Lears was a teacher of Philosophy. Edmundson, like most of his classmates, had registered for this class solely as a way to gain needed (presumably easy) credits to graduate. After a couple months of teaching the authorized curriculum from the school-issued text, Lears walked into class one day and ceremoniously collected the textbooks. He had decided, on his own, to revamp the curriculum. The students cheered—no more textbooks, yippee! Lears than assigned four books—still on subject but much more interesting to students in the 1960’s. This was considered a real innovation—no other teacher had done anything like this. And while it wasn’t technically permitted, no one stopped Lears. With a new control of the curriculum, Lears was free to bring material to his students that he knew would get their attention.

Teacher is a beautifully written memoir filled with rich description and poignant reflection. It is about how one teacher changes a student’s life.  After a year in Frank Lears’ class, Edmundson has a dramatic shift. For the first time in his life he reads books that appeal to him, cutting class to spend hours in the library.  A new world opens up.

The question I kept asking myself as I read this book is whether there could be a Frank Lears today. While abandoning the prescribed curriculum was frowned upon in the time the book describes, it garnered a wrist slap at best. Could a teacher get away with this today? And, if not, how can teachers present material in ways that reach students?  Lears employs other freedoms that seem unfathomable in today’s environment. For example, he allows students to grade themselves. As it turns out no one ever gets an A – but Lears makes the point that teaching content is his goal, not awarding grades.  Similarly Lears uses class time to run a group psychology experiment that shocks everyone.  Do teachers today, particularly those teaching high-stakes tested classes, have this kind of freedom to innovate? If not, what can they do to reach students the way Lears did? Is it even possible?

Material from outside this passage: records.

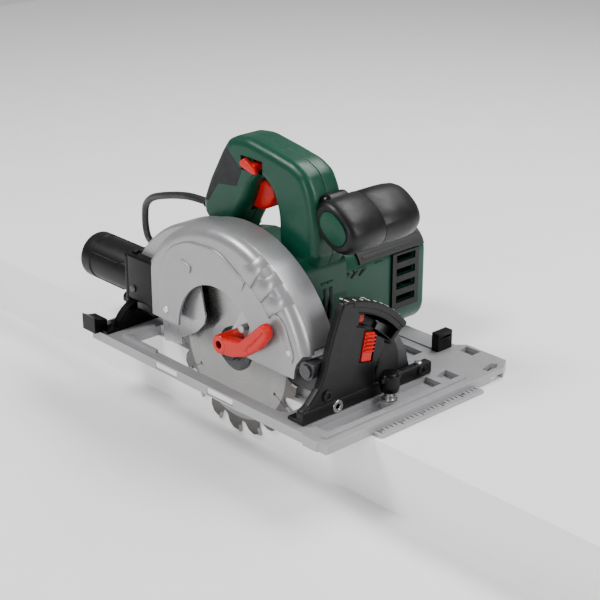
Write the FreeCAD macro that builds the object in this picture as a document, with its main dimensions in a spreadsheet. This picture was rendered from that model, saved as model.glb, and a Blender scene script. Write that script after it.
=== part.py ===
"""Circular saw with a guide-rail base: blade, swinging guard, depth pivot, bevel quadrant, motor and handles.

Frame: +X is the cutting direction, +Y points from the blade to the motor, +Z is up.
The origin lies on the sole, in the blade's plane, straight under the arbor. Lengths are millimetres.
"""
import FreeCAD, Part
import math
import os

import Sketcher

Vector = FreeCAD.Vector
Rotation = FreeCAD.Rotation
Placement = FreeCAD.Placement

doc = FreeCAD.newDocument("rail_saw")
sheet = doc.addObject("Spreadsheet::Sheet", "dims")
NODES = {}

ALONG_X = Rotation(Vector(0, 1, 0), 90)
ALONG_Y = Rotation(Vector(1, 0, 0), -90)
ALONG_Z = Rotation()
TURNS = {"x": ALONG_X, "y": ALONG_Y, "z": ALONG_Z}


# ---------------------------------------------------------------- driving dimensions

class Size:
    """A length that knows its value and the spreadsheet formula it comes from."""

    def __init__(self, value, formula):
        self.value = value
        self.formula = formula

    def _join(self, other, sign, value):
        text = other.formula if isinstance(other, Size) else repr(float(other))
        return Size(value, "(%s %s %s)" % (self.formula, sign, text))

    def __add__(self, other):
        return self._join(other, "+", self.value + num(other))

    def __sub__(self, other):
        return self._join(other, "-", self.value - num(other))

    def __mul__(self, factor):
        return self._join(factor, "*", self.value * num(factor))

    def __truediv__(self, divisor):
        return self._join(divisor, "/", self.value / num(divisor))

    def __neg__(self):
        return Size(-self.value, "(-1 * %s)" % self.formula)

    def __rsub__(self, other):
        return -self + other

    __radd__ = __add__
    __rmul__ = __mul__


def num(size):
    """The plain number behind a size."""
    return size.value if isinstance(size, Size) else float(size)


def dim(alias, value):
    """Puts one driving dimension in the spreadsheet and returns it as a Size."""
    dim.row += 1
    sheet.set("A%d" % dim.row, alias)
    sheet.set("B%d" % dim.row, str(value))
    sheet.setAlias("B%d" % dim.row, alias)
    return Size(float(value), "dims." + alias)


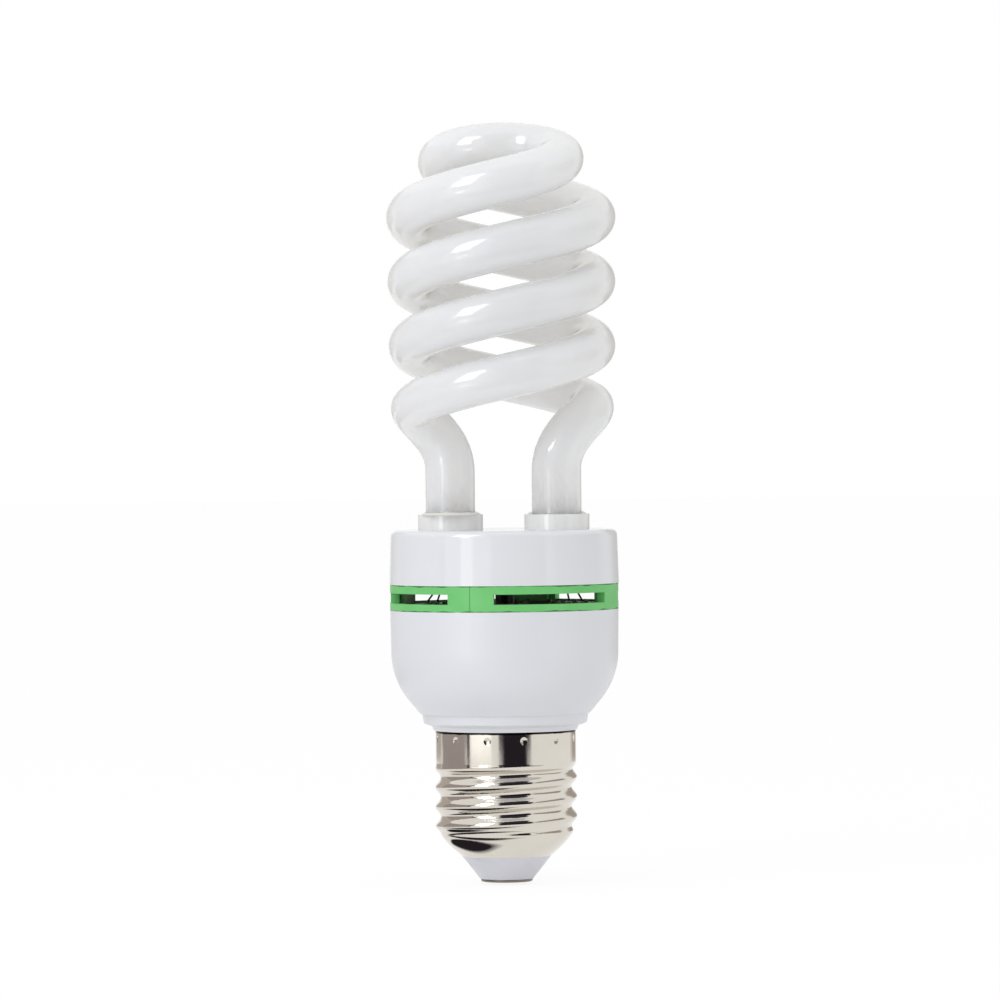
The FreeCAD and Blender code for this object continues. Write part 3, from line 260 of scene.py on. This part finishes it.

One point this book makes is that an effective teacher can make all the difference—even change a life. At ERS we believe teaching quality is one of the most important elements of a successful school experience.  There’s no doubt Edmundson believes this as well.  In fact in the Prologue he explains the reason he wrote the book was to help him become a better teacher. He had been teaching for years and course evaluations, enrollments and student comments all indicated he was a success. Yet by his own measure he was not, since he had not changed anyone’s life the way Frank Lears changed his. So he wrote the book in an attempt to teach himself what great teaching is really all about.

I was sad and surprised when I read that Lears left teaching after one year. I got the sense, though Edmundson never directly spelled it out, that Lears did not fully understand the impact he had. Given the attitude of many of the students, he probably left believing he had failed. It was 25 years after the events when Edmundson wrote the book, and readers are left wondering if Lears even knew it had been written.